Под номером 3В (витраж со стадом свиней, в которых вселились бесы) доктор Конешин, пластающий легкое какому-то толстяку с головой, перевязанной в сплошной шар, громко требовал дренажей и ниток; я нашел их двумя помещениями далее. Сестра, ассистирующая Конешину, поблагодарила меня, не выпуская из вложенных в грудь пациента пальцев пульсирующего сплетения жил. Воняло керосином, кровью и гнилью, прежде всего — керосином: операционный стол со всех сторон был обставлен керосиновыми лампами, коптящими в потолок. — Не заслонять, не заслонять, — забурчал рыжий доктор, перемещая языком по губе короткий окурок, как только я приблизился к столу. Я обошел зал под мираже-стекольными окнами, погружаясь в кучах заскорузлых бинтов и тряпок, порезанной одежды и вырезанных фрагментов тел. — Господин доктор, — спросил я, опираясь о зимназовое оливковое деревцо, встроенное между высокими окнами, потому что от усталости, боли и постоянного напряжения у меня начала кружиться голова, — господин доктор, где я могу найти госпожу Муклянович? — Не сейчас, — рявкнул тот, — не сейчас! Погодите, она ведь только в дневные часы помогает, адреса я не знаю. Ее смена приходит в семь. Хмм, еще умрет, такой-сякой сын!
Я сел на табурете в углу. Вся горячка из меня сошла, я остыл. Кровь стекла к ногам, к опущенным ладоням. Трость стукнулась о пол. Пришлось прижать голову к стене, в противном случае, она соскочила бы с шеи, скатившись влево или вправо.
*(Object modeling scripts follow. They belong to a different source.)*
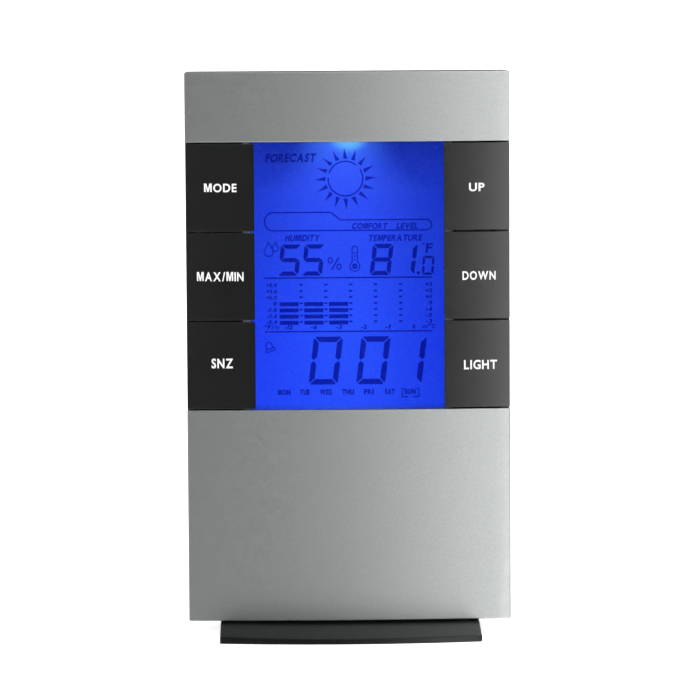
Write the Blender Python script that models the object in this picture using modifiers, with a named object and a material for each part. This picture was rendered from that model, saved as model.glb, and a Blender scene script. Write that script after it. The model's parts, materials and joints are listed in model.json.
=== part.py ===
"""Desktop weather station: a slim silver and black case on a plug-in foot, with six press keys,
a side-lit liquid crystal display, a circuit board and two AAA cells behind a hinged door.

The front looks along -Y and +Z is up. The origin is on the table under the middle of the object.
Depths into the case are counted from the crown of the curved front face and are turned into Y by deep().
"""

import math

import bmesh
import bpy
from mathutils import Matrix, Vector

MM = 0.001

# ---------------------------------------------------------------- driving dimensions
CASE_WIDTH = 77.0 * MM
CASE_HEIGHT = 130.9 * MM
CASE_DEPTH = 24.0 * MM
TOP_BAND = 16.6 * MM
KEY_ZONE = 63.6 * MM
FRONT_RADIUS = 500.0 * MM
FOOT_WIDTH = 62.0 * MM
FOOT_REACH = 13.0 * MM
FOOT_THICKNESS = 3.3 * MM
FOOT_LIP = 1.3 * MM
FOOT_FRONT_RADIUS = 190.0 * MM

# ---------------------------------------------------------------- gaps and walls
GAP = 0.3 * MM
SHEET_GAP = 0.1 * MM
WALL = 2.0 * MM
OVERRUN = 1.0 * MM

# ---------------------------------------------------------------- places that follow from them
HALF_WIDTH = CASE_WIDTH / 2
CASE_FOOT_Z = FOOT_THICKNESS + GAP
CASE_TOP_Z = CASE_FOOT_Z + CASE_HEIGHT
ZONE_TOP_Z = CASE_TOP_Z - TOP_BAND
ZONE_FOOT_Z = ZONE_TOP_Z - KEY_ZONE
CROWN_Y = FOOT_REACH - (FOOT_REACH + CASE_DEPTH) / 2

# Depths behind the crown of the front face.
FACE_INNER = 2.4 * MM
DECK_FRONT = 4.2 * MM
DECK_BACK = 5.6 * MM
SHELL_RIM = 9.5 * MM
COVER_RIM = SHELL_RIM + GAP
BACK_INNER = CASE_DEPTH - WALL
BOARD_FRONT = 10.5 * MM
BOARD_BACK = 12.1 * MM

# The window through the deck, and the frame that fills it.
WINDOW_HALF = 25.4 * MM
WINDOW_FOOT_Z = ZONE_FOOT_Z - 6.5 * MM
WINDOW_TOP_Z = ZONE_TOP_Z + 3.3 * MM
LENS_X = (-21.9 * MM, 22.5 * MM)

# Keys: three on each side of the lens.
KEY_INNER_X = {-1: 22.15 * MM, 1: 22.75 * MM}
KEY_OUTER_X = HALF_WIDTH - 0.1 * MM
KEY_END_GAP = 0.35 * MM
KEY_MID_GAP = 0.45 * MM
KEY_TRAVEL = 0.4 * MM
KEY_HEIGHT = (KEY_ZONE - 2 * KEY_END_GAP - 2 * KEY_MID_GAP) / 3
KEY_BACK = 3.0 * MM
KEY_SKIRT = DECK_FRONT - KEY_TRAVEL - 0.1 * MM
KEY_SKIRT_WALL = 2.0 * MM
# Ribs on the deck, just inside the key skirts, that close the gap under the skirts to light and dust.
RIB_X = (34.8 * MM, 36.0 * MM)
RIB_FRONT = KEY_BACK + KEY_TRAVEL + 0.15 * MM
POST_X = 30.7 * MM
POST_RADIUS = 1.5 * MM
LEG_X = (26.6 * MM, 29.4 * MM)
LEG_OFFSET_Z = 8.0 * MM
LEG_THICKNESS = 1.2 * MM
BARB = 0.5 * MM

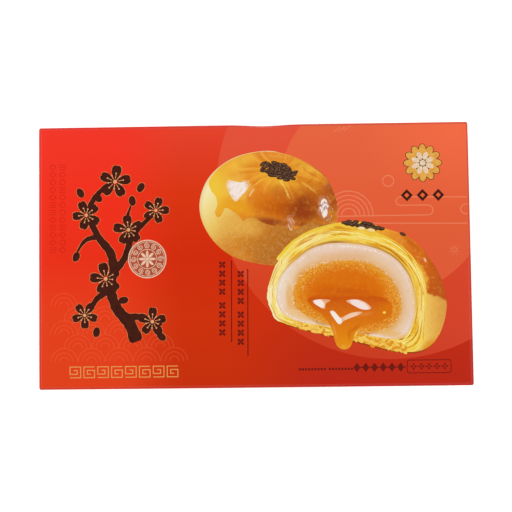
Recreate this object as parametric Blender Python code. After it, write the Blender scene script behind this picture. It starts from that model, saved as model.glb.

Повязка на глазу сползала все ниже, так что всю эту сцену, залитую медовым светом ламп — с доктором, поблескивающим очочками в серебряной проволочной оправе, в запятнанном органическими выделениями халате, с белой сестричкой и громадной тушей, разделываемой на катафалке — я видел на половину, на четверть, на одну восьмую. Доктор действовал внутри дышащего тела движениями кухмейстера, который в стотысячный раз режет морковку и рубит свеклу: раз, два, три, четыре, подрезать, вырвать, передвинуть, сшить. С сестрой он общался без слов, они совершали над телом ритуал столетней давности, ничего нового между человеком и материей. Но как же он постарел — похудел, иссох, сделался меньше, даже его бакенбарды, когда-то буйные, тоже усохли, теперь левый пересекал широкий, молочно-белый шрам; так доктор Конешин потерял, утратил свою симметрию… Я спустил повязку на глаз.
В себя я пришел уже в бледном свете дождевого рассвета.
Повязку сорвал.
— Который час?
— Четверть седьмого. — Доктор Конешин копался скальпелем в груди толстяка, постепенно освобождал зажимы, вытаскивал дренажи, клещи и щипчики, крючки и захваты, только все он это делал нечетко, нехотя, одной рукой, во второй держа свежую папиросу. — По закону, я должен был бы вас выбросить, но — сукин сын и так сдох. — Он затянулся дымом, откинул голову практически горизонтально и выпустил его под потолок. — Эх, снова молодой! Чуть ли не как в фронтовые дни.
С улицы, приглушенный дождем, донесся отзвук одинокого выстрела.
Доктор захихикал, стряхнул пепел на сердце трупа и поднял на меня чистый, трезвый взгляд — столь трезвым человек может быть только на рассвете после бессонной ночи: нервы наверху, кожа словно пергамент, мозг пульсирует во вскрытом черепе.
— Вы от них, возможно? Чего вы хотите от
— Всего. — Я поднялся, протягивая ему руку над операционным столом. — Бенедикт Герославский.
— Вы? — Он нацелил в меня ланцет, прищурил левый глаз, глянул по линии, направленной над стеклами очков. — Ерославский. Ерославский? Ерославский. А покажите-ка рожу! Мммм. Н-да, неплохо должны были вас обработать.
Он переложил ланцет в другую руку, опер правую о халат и пожал протянутую ладонь.